Longest Increasing Subsequences

1
votes

For a digit N we define LIS Array as

Longest strictly increasing subsequence of digits ending with that digit.

For example, let us say 4-digit number is 1531, then the LIS array would be [1, 2, 2, 1].

The length of longest increasing subsequence ending at first digit is 1 (the digit 1 itself) and at the second digit is 2 ([1, 5]), at third digit is also 2 ([1, 3]), and at the 4th digit is 1 (the digit 1 itself).

Problem Statement

Here i am using bitmasking algorithm 

for(int i=2;i<=n;i++){
    int x = Lis[i];

    if(x==1){
        for(int j=1;j<(1<<10);j++){
            int last=-1;
            int len=0;
            for(int k=9;k>=0;k--)
                if((j&(1<<k))!=0){ 
                    len++;
                    if(len==1)
                        last=k;
                }

            for(int k=0;k<=last;k++){
                dp[1<<k][i] = (dp[1<<k][i]+ dp[j][i-1])%mod;
            }
        }

        continue;
    }

    for(int j=1;j<(1<<10);j++){
        int last=-1;
        int len=0;
        for(int k=9;k>=0;k--)
            if((j&(1<<k))!=0){ 
                len++;
                if(len==1)
                    last=k;
            }
        if(len+1!=x) continue;

        for(int k=last+1;k<10;k++)
            dp[j|(1<<k)][i] = (dp[j|(1<<k)][i]+ dp[j][i-1])%mod; 
    }
}

But it's not working correctly ? Can anyone explain me correct approach to deal with this ?

1
algorithmdynamic-programmingbitmask
well, technically speaking this isn't a subsequence, as sequences are defined as consecutive integers. And debugging some deeply nested code with ambiguous variable-names and no documentation is definitely nothing anyone will do for you. Please either refactor your code, or add a bit of explanation.Paul

1 Answers

0
votes

For each digit store the length of the longest associated sequence and go through the sequence:

max_len[]
result

for digit in sequence
    max_len[digit] = max(sub_array(max_len, 1, digit - 1)) + 1
    result.append(max_len[digit])

since max_len has length 9 or 10, depending upon whether 0 is allowed in the input-sequence, this solution runs in O(n). result contains the LIS-array.
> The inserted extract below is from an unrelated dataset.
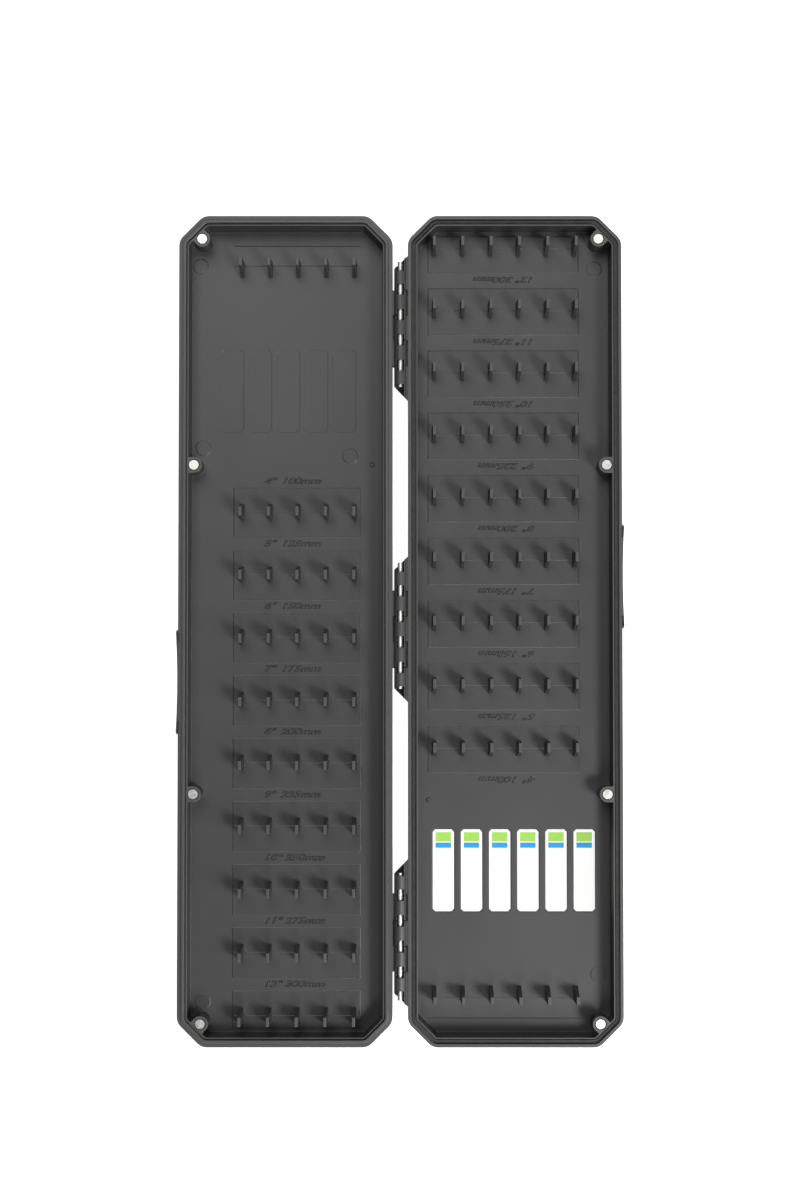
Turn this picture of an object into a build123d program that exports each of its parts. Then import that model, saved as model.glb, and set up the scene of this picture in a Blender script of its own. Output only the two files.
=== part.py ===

The basic idea is to define the LIS of an element e in the input-sequence recursively as the LIS of any element that precedes e and is smaller than e. Since we want the longest sequence we obviously choose the predecessor with the longest sequence. We can memorize this value as the longest sequence that ends with element e for later use and add the length of the LIS of e to the output sequence.